After then, download spark and kafka from the links above. Untar the packages, and move them to /opt directory. So in /opt dir I have:

$ ls /opt
kafka   spark

Then put these settings in .bash_profile file in user’s home dir:

source "/home/pyh/.sdkman/bin/sdkman-init.sh"

export SPARK_HOME=/opt/spark
export JAVA_HOME=/usr
export PATH=/opt/kafka/bin:/opt/spark/bin:$PATH

I have a script “kafka.sh” for managing the kafka service, whose content is as follow:

#!/bin/bash

ACT=$1
TOP=$2
PRE="/opt/kafka"

if [ -z $ACT ];then
  echo "$0 action [topic]"
  exit
fi

if [ -z $TOP ];then
  TOP="quickstart-events"
fi

if [ "$ACT" == "produce" ];then
  $PRE/bin/kafka-console-producer.sh --topic $TOP --bootstrap-server localhost:9092

elif [ "$ACT" == "consume" ];then
  $PRE/bin/kafka-console-consumer.sh --topic $TOP --from-beginning --bootstrap-server localhost:9092

elif [ "$ACT" == "create" ];then
  $PRE/bin/kafka-topics.sh --create --partitions 2 --replication-factor 1 --topic $TOP --bootstrap-server localhost:9092

elif [ "$ACT" == "desc" ];then
  $PRE/bin/kafka-topics.sh --describe --topic $TOP --bootstrap-server localhost:9092

elif [ "$ACT" == "startzk" ];then
  $PRE/bin/zookeeper-server-start.sh $PRE/config/zookeeper.properties

elif [ "$ACT" == "start" ];then
  $PRE/bin/kafka-server-start.sh $PRE/config/server.properties

fi

So, I use this script to start a kafka process and create a topic:

$ kafka.sh startzk  # startup zookeeper
$ kafka.sh start  # startup kafka
$ kafka.sh create mytest  # create a topic

These three commands should be run in three separated terminals. The last step is to create a topic named as “mytest”.

Now, I produce the messages to kafka by a ruby script:

$ cat produce.rb 
require 'kafka'

kafka = Kafka.new("localhost:9092", client_id: "ruby-client", resolve_seed_brokers: true)

producer = kafka.producer(required_acks: :all,max_buffer_size: 50_000)

1000.times do
    message = rand.to_s
    producer.produce(message, key: "key1", topic: "mytest")
end

producer.deliver_messages

To keep publishing messages continuously, we can do it in bash shell:

$ while [ 1 ];do ruby produce.rb ;sleep 5;done

For now the messages have been published to kafka successfully. I have to read the streaming from kafka into spark and calculate the messages from within spark.

To setup a scala project:

$ mkdir myproject
$ cd myproject
$ mkdir -p src/main/scala
$ touch build.sbt
$ touch src/main/scala/sparkafka.scala

Here is the content of build.sbt:

name := "sparkafka"

version := "0.1"

scalaVersion := "2.12.15"

libraryDependencies += "org.apache.spark" % "spark-sql-kafka-0-10_2.12" % "3.3.0"

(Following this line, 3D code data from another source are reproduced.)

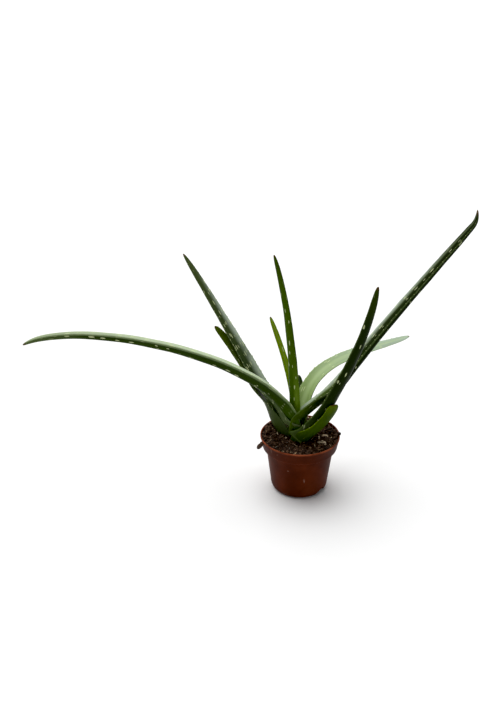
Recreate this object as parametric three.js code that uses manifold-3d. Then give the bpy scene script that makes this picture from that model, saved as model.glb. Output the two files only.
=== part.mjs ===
// A young aloe in a 10.5 cm plastic grower's pot.
// Millimetres, +Z up, -Y is the front. The origin is the middle of the pot's underside.
import * as THREE from "three";
import { mergeVertices } from "three/addons/utils/BufferGeometryUtils.js";
import Module from "manifold-3d";

const wasm = await Module();
wasm.setup();

// Fits
const GAP = 0.3; // between any two pieces that touch
const LEAF_GAP = 0.45; // between leaves, as their faceted sheaths curve past each other

// Pot
const POT_HEIGHT = 78;
const RIM_RADIUS = 52.5; // outside of the rolled lip
const LIP_HEIGHT = 2.2;
const LIP_THICKNESS = 1.9;
const WALL = 1.0;
const FLOOR = 1.2;
const COLLAR_HEIGHT = 16; // from the step to the top of the lip
const COLLAR_TAPER = 0.2; // radius lost per mm of depth
const COLLAR_STEP = 4.8; // how far the wall steps in under the collar
const BODY_TAPER = 0.129; // radius lost per mm of depth
const FOOT_HEIGHT = 12;
const FOOT_INSET = 7.2; // how far the rounded foot draws in
const DRAIN_HOLES = 6;
const DRAIN_HOLE_RADIUS = 3.5;
const DRAIN_HOLE_INSET = 9; // from the foot's edge to the holes' middles
const NOTCH_HEADING = -38; // degrees round from +X
const NOTCH_LENGTH = 19;
const NOTCH_HEIGHT = 9;
const NOTCH_DEPTH = 8; // from outside the foot inwards
const NOTCH_SOIL_SPACE = 1.5; // the soil stands back from the notch by this
const ROUNDING_STEPS = 6; // straight steps that make up the foot's rounding
const LATHE_SIDES = 48;

// Soil
const SOIL_DROP = 5.5; // level soil below the top of the lip
const HEAP_HEIGHT = 3.2; // extra height of the heap on the left
const HEAP_HEADING = 180;
const HEAP_DISTANCE = 27;
const HEAP_SPREAD = 17;
const LUMP_HEIGHT = 0.8;
const LUMP_SPACING = 19;
const SOIL_RINGS = 9;
const SOIL_SIDES = 32;

// Stem
const STEM_RADIUS = 6.5;
const STEM_TOP_RADIUS = 2.2;
const STEM_DEPTH = 26; // below the crown
const STEM_RISE = 15; // above the crown
const STEM_SIDES = 24;
const CROWN_OFFSET = -3; // the plant stands a little left of the pot's middle

// Leaf sections
const LEAF_RINGS = 22;
const LEAF_SIDES = 12;
const INNER_SHARE = 0.22; // share of the thickness on the inner face, which is nearly flat
const THICKNESS_TAPER = 0.5;
const SHEATH_THICKNESS = 2.6;
const TIP_SHARPNESS = 12; // the higher, the shorter the rounding into the tip
const RING_CROWDING = 0.35; // how far the rings crowd towards both ends
const HOOK_START = 0.95; // share of the length where a withered tip begins to bend

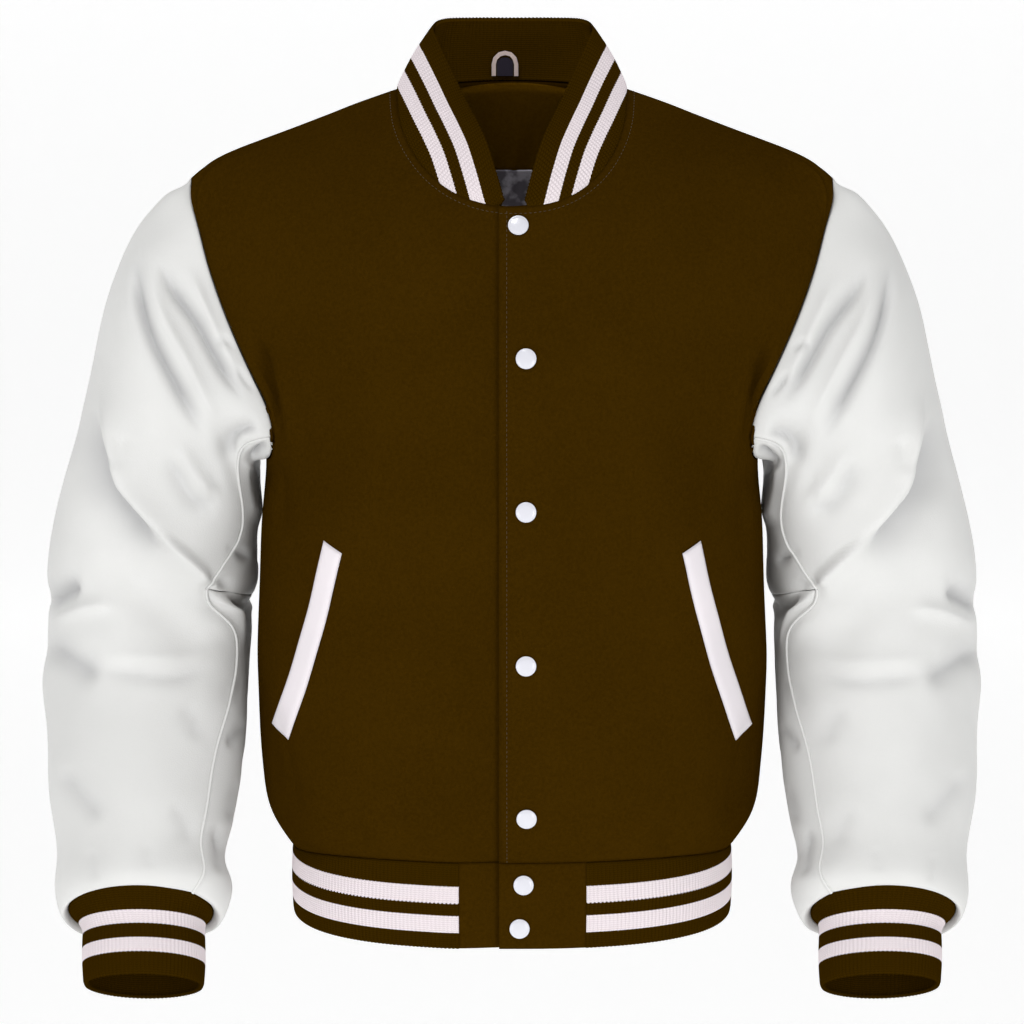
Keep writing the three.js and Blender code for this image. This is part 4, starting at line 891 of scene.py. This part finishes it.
left_end, right_end = point_at(left_hem, TAB_LEFT_X), point_at(right_hem, TAB_RIGHT_X)
left_tab = np.vstack([left_hem[left_hem[:, 0] < TAB_LEFT_X], left_end])
right_tab = np.vstack([right_end, right_hem[right_hem[:, 0] > TAB_RIGHT_X]])
left_rest = left_hem[left_hem[:, 0] > TAB_LEFT_X]
right_rest = right_hem[right_hem[:, 0] < TAB_RIGHT_X]
around = np.vstack([left_end, left_rest, back_hem, right_rest, right_end])


def hem_rows(path, columns, shares):
    top = follow(path, np.linspace(0, 1, columns + 1)) - np.array([0, 0, HEM_DROP])
    bottom = top * np.array([1, 1, 0]) + np.array([0, 0, HEM_BOTTOM])
    out = unit(top * np.array([1, 1, 0]))
    rows = []
    for share in shares:
        bulge = 1.0 * MM * math.sin(math.pi * share) - 0.7 * MM * max(0, (share - 0.96) / 0.04)
        rows.append(top + (bottom - top) * share + out * bulge)
    heights = [np.linalg.norm(row - bottom, axis=1) for row in rows]
    return rows, heights


def length_of(path):
    return float(np.linalg.norm(np.diff(path, axis=0), axis=1).sum())


HEM_SHARES = [0, 0.03, 0.08, 0.2, 0.35, 0.5, 0.65, 0.8, 0.92, 0.975, 1]
ribs = round(length_of(around) / RIB_PITCH)
rows, heights = hem_rows(around, ribs * COLUMNS_PER_RIB, HEM_SHARES)
hem = add_band("hem_band", band_mesh("hem_band", rows, heights, body_axis), "hem_rib", knit_hem, knit_inside)
length_of(around)
for name, path in (("hem_tab_left", left_tab), ("hem_tab_right", right_tab)):
    rows, heights = hem_rows(path, 30, HEM_SHARES)
    mesh = band_mesh(name, rows, heights, body_axis, ribbed=False)
    tab = add_piece(f"{name}_cloth", mesh, name, wool)
    give_wall(tab, 3.2 * MM)
    length_of(path)

# %% [markdown]
# ## Cuffs
# A cuff starts as wide as the leather it is sewn to and draws in to the wrist within two centimetres, which
# is what makes the leather blouse over it. Its rings are ovals square to the forearm, which leans forward.

# %% Cuffs
CUFF_TILT = math.radians(29)
CUFF_MIDDLE = np.array([285, -86, -624.25]) * MM
CUFF_DOWN = np.array([0, -math.sin(CUFF_TILT), -math.cos(CUFF_TILT)])
CUFF_FORWARD = np.array([0, -math.cos(CUFF_TILT), math.sin(CUFF_TILT)])
FLARE = 18 * MM
CUFF_LONG = 64 * MM
# how much shorter the cuff is than its cut at its middle, and how much more that is in front
MOUTH_SHORTER = (5.7, 2.0)
# half width and half depth, in millimetres, of the leather's end and of the cuff below its flare
SLEEVE_END = (55, 56.5)
WRIST = (46, 41)
MEAN_RADIUS = 43 * MM
CUFF_STEPS = [0, 1.2, 3, 6, 9, 12, 15, 18, 24, 32, 40, 48, 56, 61, 63.2, 64]


def oval(turns, down, inset, half_width, half_depth):
    across = np.array([1.0, 0, 0])
    spread = np.cos(turns)[:, None] * across * half_width + np.sin(turns)[:, None] * CUFF_FORWARD * half_depth
    shorter = (MOUTH_SHORTER[0] + MOUTH_SHORTER[1] * np.sin(turns)) * MM * smoothstep(FLARE, CUFF_LONG, down)
    return CUFF_MIDDLE + CUFF_DOWN * (down - shorter)[:, None] - across * inset + spread


def make_cuff(side):
    word = "left" if side > 0 else "right"
    flip = np.array([side, 1, 1])
    top = chain_points(f"sleeve_top_{word}", (side * 300, -90, -622))
    under = chain_points(f"sleeve_under_lower_{word}", (side * 232, -90, -620))
    ring = np.vstack([top, under]) * flip
    away = ring - CUFF_MIDDLE
    turns = np.arctan2(away @ CUFF_FORWARD / SLEEVE_END[1], away[:, 0] / SLEEVE_END[0])
    order = np.argsort(turns)
    turns, ring = turns[order], ring[order]
    turns = np.concatenate([turns[-1:] - 2 * np.pi, turns, turns[:1] + 2 * np.pi])
    ring = np.vstack([ring[-1:], ring, ring[:1]])
    ribs = round(2 * math.pi * MEAN_RADIUS / RIB_PITCH)
    at = np.linspace(-np.pi, np.pi, ribs * COLUMNS_PER_RIB + 1)
    seam = np.stack([np.interp(at, turns, ring[:, k]) for k in range(3)], axis=1)
    seam += CUFF_DOWN * 0.3 * MM
    rows = []
    for step in CUFF_STEPS:
        down = step * MM
        if down < FLARE:
            below = oval(at, down, 3 * MM * down / FLARE, WRIST[0] * MM, WRIST[1] * MM)
            share = 1 - (1 - down / FLARE) ** 2
            rows.append((seam + CUFF_DOWN * down) * (1 - share) + below * share)
        else:
            share = (down - FLARE) / (CUFF_LONG - FLARE)
            lip = 1.1 * MM * max(0, (step - 61) / 3) ** 2
            bulge = 0.8 * MM * math.sin(math.pi * share)
            size = np.array([WRIST[0] - share, WRIST[1] - 2 * share]) * MM + bulge - lip
            rows.append(oval(at, down, (3 + 1.5 * share) * MM, *size))
    rows = [row * flip for row in rows]
    heights = [np.linalg.norm(row - rows[-1], axis=1) for row in rows]

    def axis(points):
        reach = ((points * flip - CUFF_MIDDLE) @ CUFF_DOWN)[:, None]
        return (CUFF_MIDDLE + reach * CUFF_DOWN) * flip

    mesh = band_mesh(f"cuff_{word}", rows, heights, axis, closed=True)
    cuff = add_band(f"cuff_{word}_band", mesh, f"cuff_{word}", knit_cuff, knit_inside)


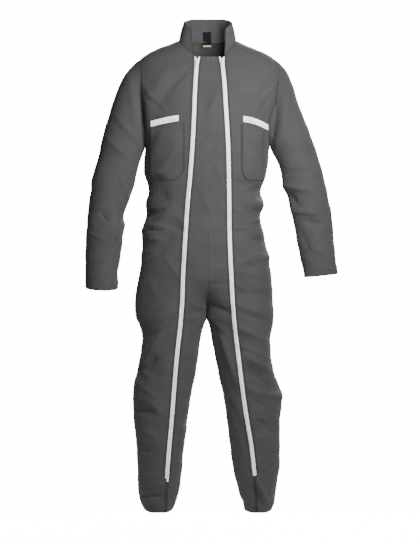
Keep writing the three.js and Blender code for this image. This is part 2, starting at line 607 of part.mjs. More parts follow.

libraryDependencies += "org.apache.spark" %% "spark-sql" % "3.3.0"

And the source code in sparkafka.scala:

import org.apache.spark.sql.SparkSession

object Sparkafka {
    def main(args:Array[String]):Unit = {

      val spark = SparkSession.builder.appName("Mykafka").getOrCreate()

      val df = spark
      .readStream
      .format("kafka")
      .option("kafka.bootstrap.servers", "localhost:9092")
      .option("subscribe", "mytest")
      .load()

      import spark.implicits._

      df.selectExpr("CAST(key AS STRING)", "CAST(value AS STRING)")
      .as[(String, String)]

      val myCount = df.groupBy("key").count()

      val query = myCount.writeStream
      .outputMode("complete")
      .format("console")
      .start()

      query.awaitTermination()

  }
}

In myproject directory, I run this command to compile and package the project:

$ sbt package
...
[success] Total time: 4 s, completed Jul 7, 2022, 4:39:19 PM

Go to spark’s configuration dir, change the log level in log4j2.properties to error:

$ cat /opt/spark/conf/log4j2.properties |grep error
rootLogger.level = error

The last step, submit the job to spark. In myproject dir, run the command below:

$ spark-submit --packages org.apache.spark:spark-sql-kafka-0-10_2.12:3.3.0 --class "Sparkafka" --master local[2] target/scala-2.12/sparkafka_2.12-0.1.jar

Here is the output in terminal:

-------------------------------------------
Batch: 1
-------------------------------------------
+-------------+-----+
|          key|count|
+-------------+-----+
|[6B 65 79 31]| 2000|
+-------------+-----+

-------------------------------------------
Batch: 2
-------------------------------------------
+-------------+-----+
|          key|count|
+-------------+-----+
|[6B 65 79 31]| 4000|
+-------------+-----+

-------------------------------------------
Batch: 3
-------------------------------------------
+-------------+-----+
|          key|count|
+-------------+-----+
|[6B 65 79 31]| 5000|
+-------------+-----+

-------------------------------------------
Batch: 4
-------------------------------------------
+-------------+-----+
|          key|count|
+-------------+-----+
|[6B 65 79 31]| 7000|
+-------------+-----+

Finally we got the job run correctly. For production deployment, we read the streaming from kafka, after aggregation we would write the results into a storage such as redis or mysql, instead of writing to terminal as in this sample.